Read what Scripture says in Ezekiel 36:25-27.

Read what Scripture says in Joel 2:28.

As these verses reveal, God wants to restore humankind back to what their original purpose and intent was. He not only made provision for us while we were sinners, but he set into motion a plan to address the problem at the core. 

Sin is the problem. Sin, worldliness, idolatry…all of these things are far from what God wants for his children. 

He wants them to be different, to stand out, to be separated out from all the mess. What a better way than to do it himself? Where the Spirit of God is, there is freedom. Not only does the Spirit empower the person to walk away from sin, but the Spirit leads the person in the way of holiness. He is called the Holy Spirit, after all. 

Beyond the surface: Different

Read what Scripture says in 1 Peter 1:14-15.

Read what Scripture says in 1 Thessalonians 4:7-8.

This calling to be holy, just as God is holy, is possible because we have been given the Holy Spirit—who is a helper, counselor and who is God himself. Don’t fall into the trap of thinking this is an optional deal, as if holiness is only for monks or priests or religious freaks. Holiness happens when the Holy Spirit fills and guides you. To turn down the calling to be holy, one must turn down what the Spirit wants to do in and through the person. 
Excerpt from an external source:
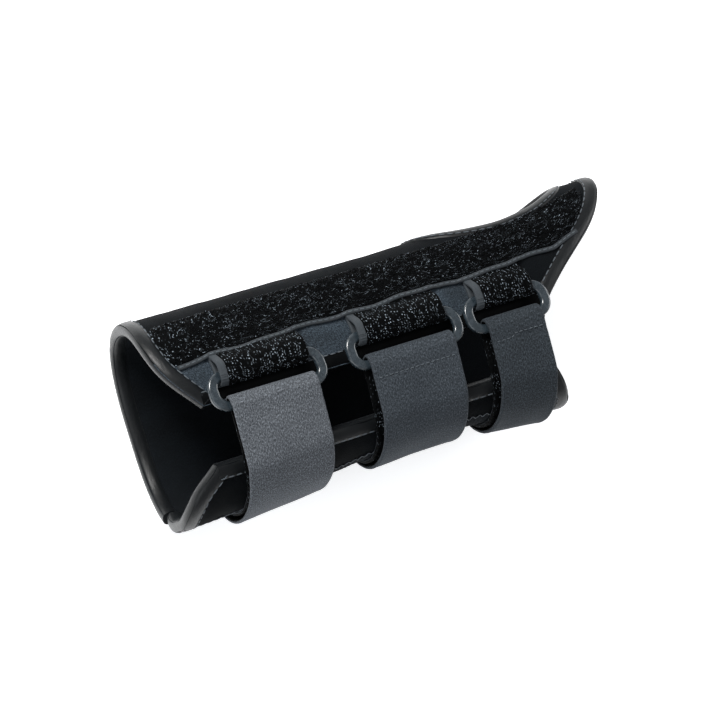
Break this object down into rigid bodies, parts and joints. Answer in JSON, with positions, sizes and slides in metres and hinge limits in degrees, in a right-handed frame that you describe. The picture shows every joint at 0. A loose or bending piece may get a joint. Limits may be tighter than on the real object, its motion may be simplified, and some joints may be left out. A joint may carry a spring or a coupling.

Read what Scripture says in Romans 12:1-2.

True and proper worship is laying down our lives to please God. This act of sacrificing our desires for what God wants for us will contradict the pattern of this world. We will either conform to the image of Christ or conform to the pattern of the world.

How do we conform to the image of Christ? By the renewing of our mind, which happens when we receive the Holy Spirit. You will know what God wants when his way is written on our hearts. Receive the Spirit and live by the Spirit, and you will know. Furthermore, when we know what God wants for us we get a clearer picture of how to respond in crisis such as the COVID-19 pandemic or during other major shifts in normal life. God will not only cleanse you and me, but he will make us available for service in ways we could never imagine. 

Read what Scripture says in 2 Timothy 2:20-21.

We should want to heed this calling to be holy not only because Jesus is holy, but because it allows God to use us for his special purposes. We are called to be different. Special. Holy. We are his instrument.

Reflect on that: 

  • In what ways has your faith led you to be set apart or different from the world?
  • What are some challenges for you or your church when it comes to being set apart for God?
  • How can we be holy in times of crisis?

Between the lines

A.W. Tozer writes: “Holy is the way God is. To be holy he does not conform to a standard. He is that standard. He is absolutely holy with an infinite, incomprehensible fullness of purity that is incapable of being other than it is. Because he is holy, all his attributes are holy; that is, whatever we think of as belonging to God must be thought of as holy. The holy man is not one who cannot sin. A holy man is one who will not sin. The true Christian ideal is not to be happy, but to be holy. The whole purpose of God in redemption is to make us holy and to restore us to the image of God. To accomplish this he disengages us from earthly ambitions and draws us away from the cheap and unworthy prizes that worldly men set their hearts upon.”

Let’s ask for the Spirit’s help in making this happen. Through the sanctifying presence of the indwelling Spirit, and on the basis of the atoning work of Christ, people who believe are made holy, children of God (Rom. 8:14–17). When we respond to the call to be holy, we will fully trust the Holy Spirit to carry us in proximity to God and reflect God’s image (i.e. Jesus) into the world. And boy, does this world desperately need a people called to be set apart and different for the purposes of God. May our proximity to God inspire the world to come out of spiritual isolation.